Il 13 dicembre 1912, Padre Pio scrive dalla sua cara terra natale a padre Agostino. Gli riferisce degli artifici diabolici che vengono usati dal demonio per evitare che lo stesso giovane cappuccino legga le sue lettere.
“Coll’aiuto del buon angiolino si è trionfato questa volta sul perfido disegno di quel cosaccio; la vostra lettera è stata letta. L’angiolino mi aveva suggerito, che all’arrivo di una vostra lettera l’avessi aspersa coll’acqua benedetta prima d’aprirla. Così feci coll’ultima vostra. Ma chi può dire la rabbia provata da barbablù! egli vorrebbe finirmi ad ogni costo.
Sta mettendo su tutte le sue diaboliche arti. Ma rimarrà schiacciato. L’angiolino me lo assicura, ed il paradiso è con noi. L’altra notte mi si è presentato sotto le sembianze di un nostro padre, trasmettendomi un severissimo ordine del padre provinciale di non scrivervi più, perché contrario alla povertà e di grave impedimento alla perfezione. Confesso la mia debolezza, babbo mio, piansi amaramente, credendo essere ciò stato una realtà. E non avrei potuto mai sospettare, anche debolmente, essere questo invece un tranello di barbablù, se l’angiolino non mi avesse svelato l’inganno.

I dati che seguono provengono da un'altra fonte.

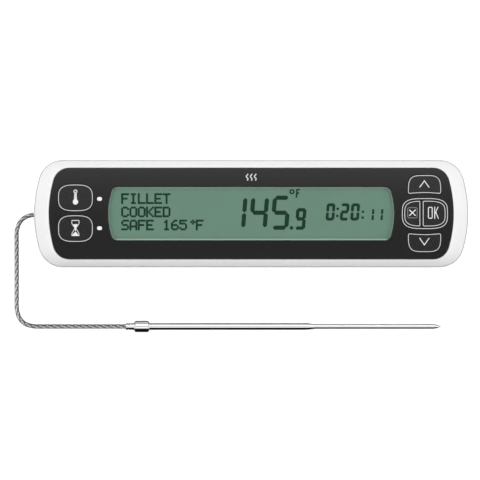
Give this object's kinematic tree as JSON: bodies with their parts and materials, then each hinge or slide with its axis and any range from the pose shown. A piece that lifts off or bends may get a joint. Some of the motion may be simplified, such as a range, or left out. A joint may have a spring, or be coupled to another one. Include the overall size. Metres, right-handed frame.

E solo Gesù sa che ci volle per persuadermi. Il compagno della mia infanzia cerca di smorzarne i dolori che mi affliggono quegl’impuri apostati, col cullarmi lo spirito in un sogno di speranza. Io sono tranquillo, rassegnato a tutto, ed oso sperare che questi diabolici artifici non produrranno gli effetti disastrosi, che per un pezzo mi paventarono. Barbablù si arrabbia di più allorché scrivete in lingua gallica. Si è manifestato. A dispetto suo, scrivetemi più spesso in questa lingua“.